A rise in the price of bonds, shares, or property is then not at all the same as a rise in the mass of productive-capital. The former provides no basis for additional income, and so the nominal rise in this wealth is no different to the nominal rise in the price of houses. If house prices rise by 10%, anyone who sells their house for this higher price, equally finds that in buying an equivalent house it costs them 10% more, so that they have, in reality, gained absolutely nothing. Similarly, if the price of shares rises by 10%, if a shareholder sells their shares, in company X, in order to buy shares in company Y, the higher price they get for the shares they sell, is matched by the higher price they have to pay for the shares they buy.

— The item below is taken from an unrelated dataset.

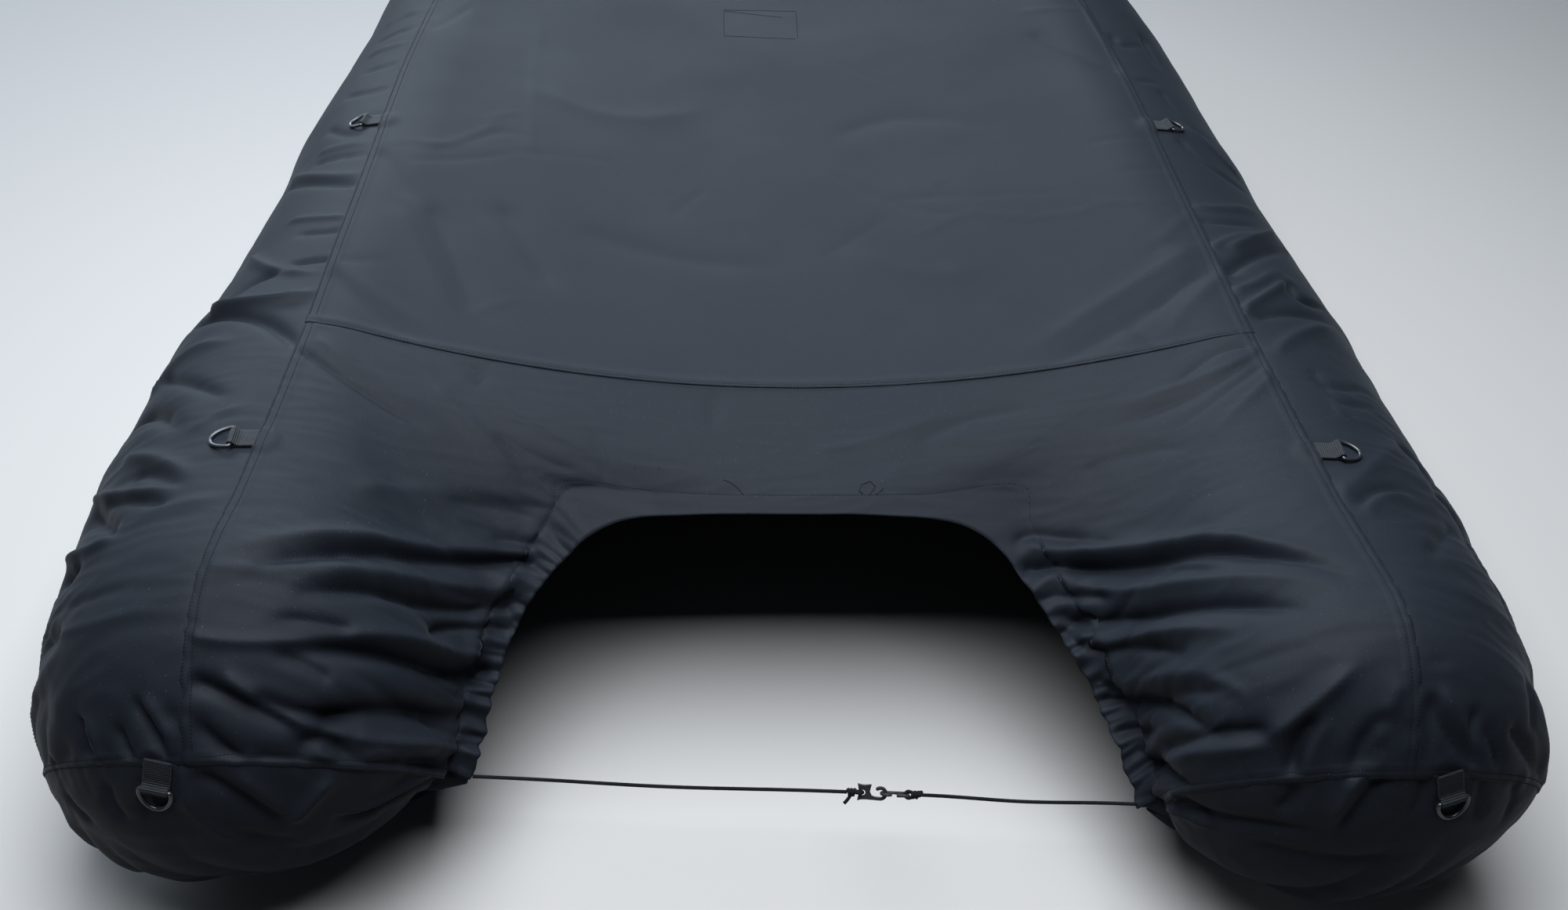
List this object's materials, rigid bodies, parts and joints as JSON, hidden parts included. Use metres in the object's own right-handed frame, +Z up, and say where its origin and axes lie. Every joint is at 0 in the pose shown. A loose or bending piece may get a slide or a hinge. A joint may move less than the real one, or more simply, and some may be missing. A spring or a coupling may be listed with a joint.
{
  "type": "boat cover",
  "caption": "Fitted fabric cover for a small inflatable boat, hung over its tubes, with a motor arch, webbing tabs, D-rings and a hooked draw cord.",
  "frame": {"origin": "on the underside of the top, on the centreline at mid-length, where the cover hangs over the boat's well", "axes": "+Y towards the bow, +X to starboard, +Z up"},
  "size_m": [1.8075, 3.424, 0.4763],
  "materials": {
    "cover_cloth": "coated woven polyester, slight sheen",
    "webbing": "ribbed woven tape",
    "ring_plastic": "satin moulded plastic",
    "hook_plastic": "satin moulded plastic",
    "cord_braid": "braided cord"
  },
  "bodies": {
    "root": {"centre_panel": "cover_cloth", "rear_panel": "cover_cloth", "side_panel_left": "cover_cloth", "side_panel_right": "cover_cloth", "end_cap_left": "cover_cloth", "end_cap_right": "cover_cloth", "tab_left_rear": "webbing", "tab_right_rear": "webbing", "tab_left_front": "webbing", "tab_right_front": "webbing", "tab_left_stern": "webbing", "tab_right_stern": "webbing", "ring_left_rear": "ring_plastic", "ring_right_rear": "ring_plastic", "ring_left_front": "ring_plastic", "ring_right_front": "ring_plastic", "ring_left_stern": "ring_plastic", "ring_right_stern": "ring_plastic", "hook_left": "hook_plastic", "hook_right": "hook_plastic", "knot_left": "cord_braid", "knot_right": "cord_braid", "cord_left": "cord_braid", "cord_right": "cord_braid"}
  },
  "joints": []
}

It is a confusion of bourgeois economics, that many on the left seem to have accepted, that a rise in the nominal value of this fictitious capital, brings with it a claim to additional revenue, in the shape of additional dividends, yield etc., but Marx and Engels make clear that no such thing is possible. The maximum amount that can be paid out as interest in whatever form, is determined by the rate of profit, which is a function of the productive-capital, not the fictitious capital. If the amount that can be paid out as dividends, for instance, remains constant, because the rate of profit has remained constant, but share prices rise (which reflects the fact that the supply of loanable money-capital has risen relative to the demand) then dividend yields must fall. In fact, under such conditions a rise in the total stock value, may result in less revenue being distributed as dividends, rather than more.